Last updated: May 2026

Clank Reviews does not test apps first-hand. Instead, we aggregate publicly available community data — Reddit threads, app store reviews, Google Trends signals, and editorial consensus — to surface what real users consistently report. Every score on this site is derived from that data, not from personal experience.

This page explains exactly how each score is computed so you can evaluate our methodology and weigh our ratings accordingly.

The Four Signal Sources

Before scoring any app, we collect data from all four sources below. A review is not published if any signal type is missing.

1

Reddit & Forums

We search app-specific subreddits and r/AICompanions for top-voted threads. We analyze recurring praise and complaint themes across hundreds of comments — not just headline posts.

2

App Store Ratings

We pull current ratings and review counts from Google Play and the Apple App Store, and note whether the rating is trending up or down. A declining rating is a red flag regardless of its absolute value.

3

Google Trends

Brand search interest over time tells us whether an app is growing, plateauing, or losing mindshare. We use this as a proxy for user retention and word-of-mouth health.

4

Editorial Consensus

We read a minimum of three independent review publications and extract their numeric scores or quality judgments. We average these into a blog consensus score per dimension.

The Six Scoring Dimensions

Each app is scored across up to six dimensions on a 1–10 scale.
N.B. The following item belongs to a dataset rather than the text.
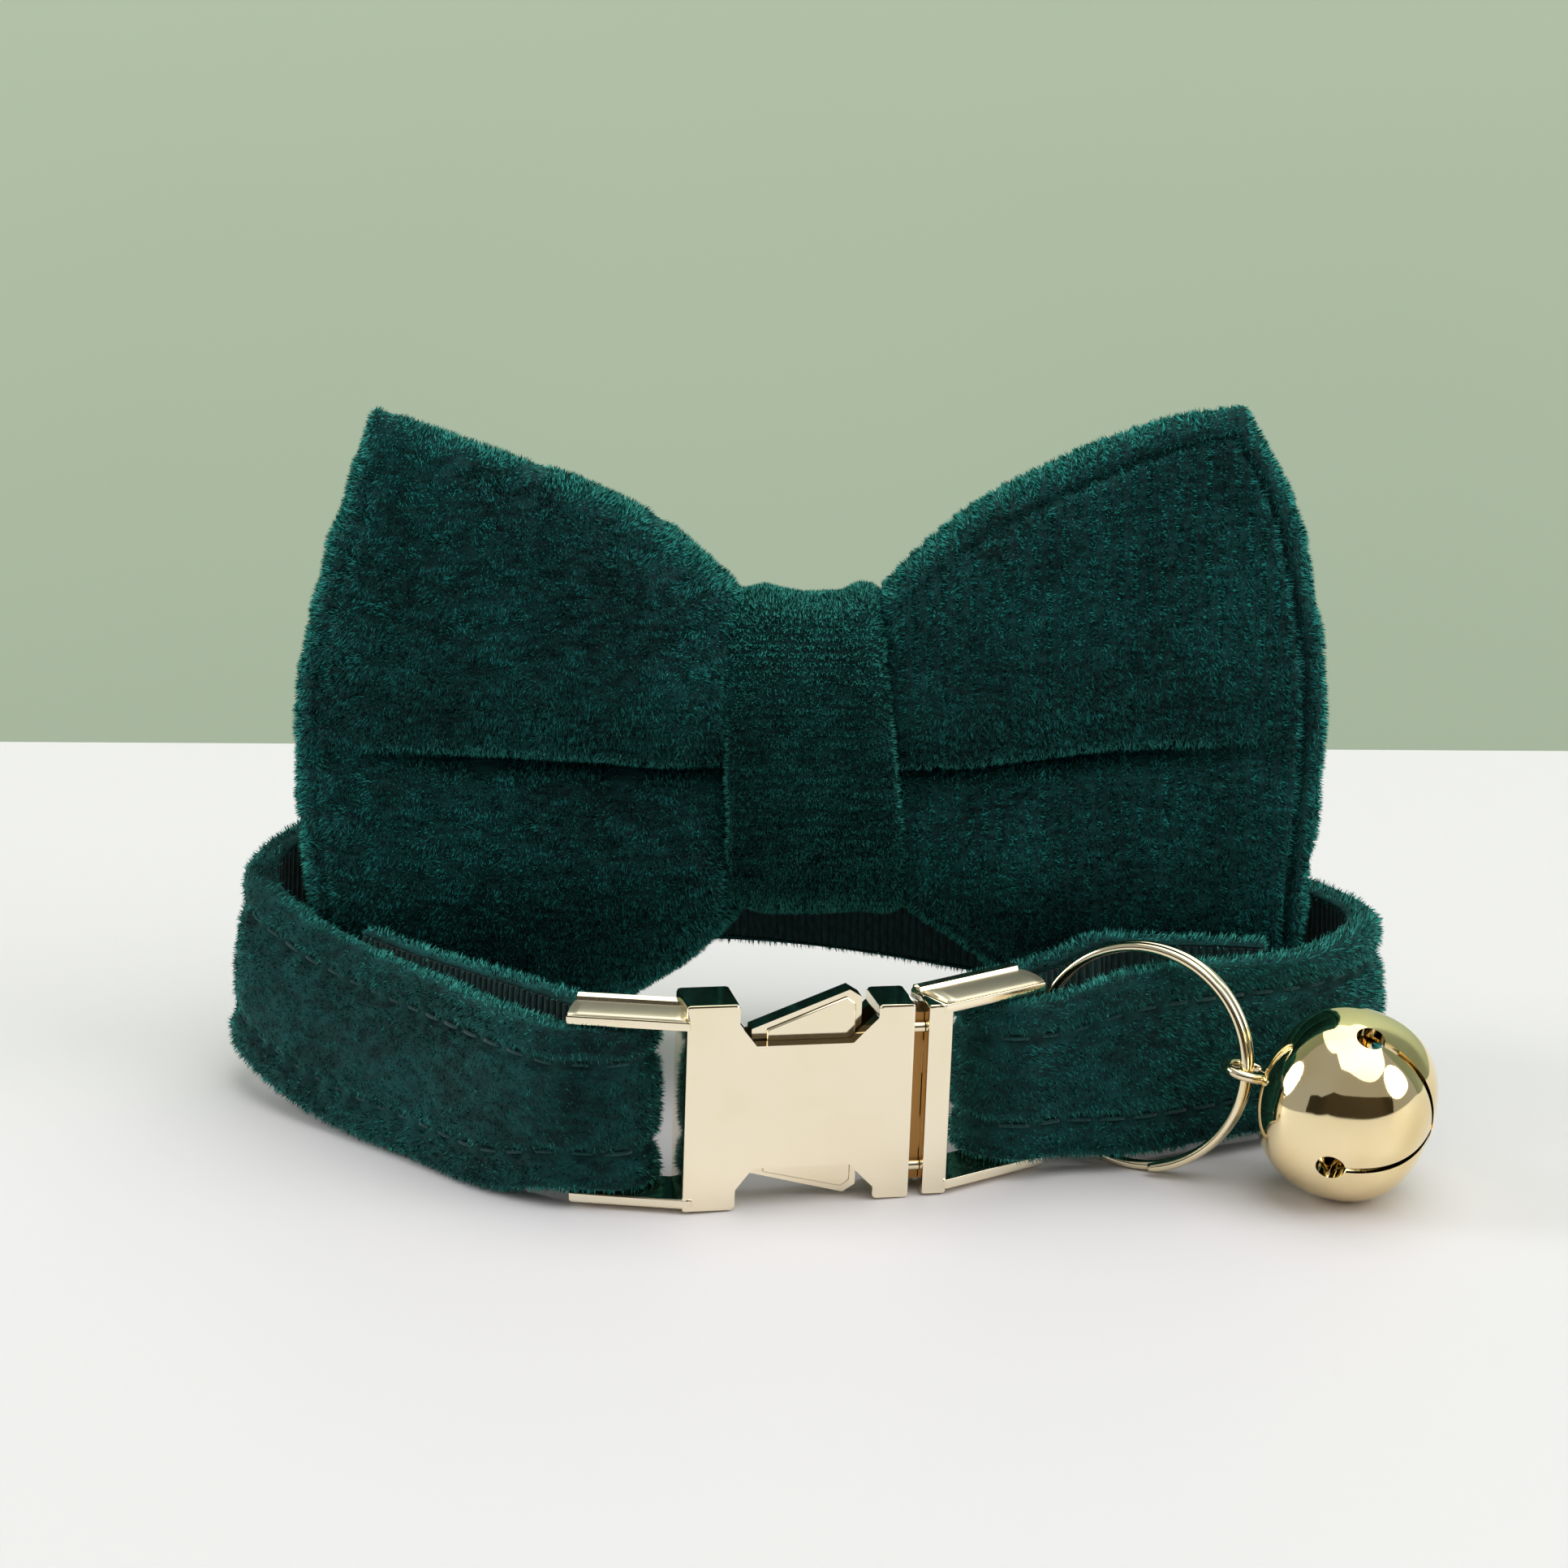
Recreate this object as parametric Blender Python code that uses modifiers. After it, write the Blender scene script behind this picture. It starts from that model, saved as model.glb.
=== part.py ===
"""Pet bow tie collar: velvet strap in a loop, side-release buckle, split ring, bell and bow.

Metres, +Z up. X runs to the right along the front of the loop, Y runs away from the front,
and the collar stands on z = 0. The front left corner of the buckle's plate starts at x = 0, y = 0,
and the whole collar is then moved so that the middle of its box's base is the origin.
"""
import math
from collections import namedtuple

import bmesh
import bpy
import numpy as np
from mathutils import Matrix, Vector

MM = 0.001
GAP = 0.3 * MM

# Strap
STRAP_HEIGHT = 16.6 * MM
STRAP_SLOT_HEIGHT = 14.8 * MM
VELVET_WALL = 1.2 * MM
WEBBING_THICK = 1.2 * MM
WEBBING_GAP = 0.42 * MM
STITCH_INSET = 3.3 * MM
STITCH_DEPTH = 0.35 * MM
STITCH_HALF_WIDTH = 0.7 * MM
STRAP_STEP = 3.7 * MM
FOLD_STEP = 1.9 * MM
STRAP_LEFT = 50.2 * MM
STRAP_RIGHT = 52.8 * MM
STRAP_DEPTH = 48.6 * MM
BACK_RISE = 10.0 * MM
LEFT_FOLD = 33.0 * MM
RIGHT_FOLD = 25.0 * MM
LEFT_FOLD_SLACK = 1.4 * MM
RIGHT_FOLD_SLACK = 0.4 * MM
SLOT_RUN = 2.8 * MM
RIGHT_FRONT_ROOM = 1.2 * MM
RIGHT_SWING = 14.0
FOLD_ROOM = 0.3 * MM
FOLD_END_ROOM = 0.5 * MM

# Buckle
PLATE_WALL = 1.4 * MM
BUCKLE_DEPTH = 5.4 * MM
LEFT_BAR_WIDTH = 4.7 * MM
LEFT_BAR_HEIGHT = 19.0 * MM
BODY_LENGTH = 12.3 * MM
BODY_HEIGHT = 11.2 * MM
RIGHT_BAR_WIDTH = 3.3 * MM
RIGHT_BAR_HEIGHT = 18.0 * MM
HALVES_GAP = 1.1 * MM
MALE_BAR_WIDTH = 2.3 * MM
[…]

All applicable dimensions carry equal weight. If a dimension is not relevant to the app (e.g. image generation for a text-only chatbot), it is marked N/A and excluded from the overall average — the app is not penalised for features it does not offer.

Conversation Quality

How natural, engaging, and coherent the AI's responses are across extended sessions. Scored from Reddit community threads and editorial review consensus.

Memory & Continuity

Whether the app reliably remembers context across sessions. Memory failures are the single most-complained-about issue in AI companion communities — this dimension weights those reports heavily.

NSFW Access

Availability and reliability of adult content features. Scored from community reports of what is actually accessible vs. advertised. Marked N/A for companion-tier apps where adult content is not part of the product.

Customization

Depth of control over the AI's appearance, personality, voice, and relationship framing. Scored from power-user threads and feature comparison guides.

Image Generation

Quality, speed, and reliability of AI-generated images. Scored from quality comparison articles and community image posts. Marked N/A for apps that do not offer this feature.

Pricing

Value relative to cost — accounting for token systems, hidden upgrade paths, and what the free tier actually delivers. Lower real cost for more capability = higher score.

How the Overall Score Is Computed

The overall score is the straight average of all applicable dimension scores. No dimension is weighted above another — an app that excels at conversation but has broken memory cannot hide behind its strengths.

overall = mean(applicable dimension scores)

Hard Score Ceilings

Certain trust signals are severe enough that no combination of high dimension scores can override them. After computing the raw average, we apply the following caps:

ConditionScore ceiling
App store rating below 3.5 starsmax 7.0
Reddit community sentiment net negativemax 6.0
Both conditions abovemax 5.5

What the Numbers Mean

ScoreMeaning
9–10Best-in-class. Overwhelming positive consensus across all signal sources.
7–8Solid. Community generally recommends it with minor, well-known caveats.
5–6Mixed. Meaningful limitations or community complaints — worth reading the caveats before subscribing.
3–4Below average. Notable community frustration; consider alternatives.
1–2Poor. Widespread negative consensus, significant issues, or major trust concerns.

Affiliate Disclosure

Some links on this site are affiliate links. We earn a commission if you subscribe through them, at no cost to you. Affiliate relationships do not influence scores — all ratings are computed from the signal data described above before any editorial decisions about which apps to feature.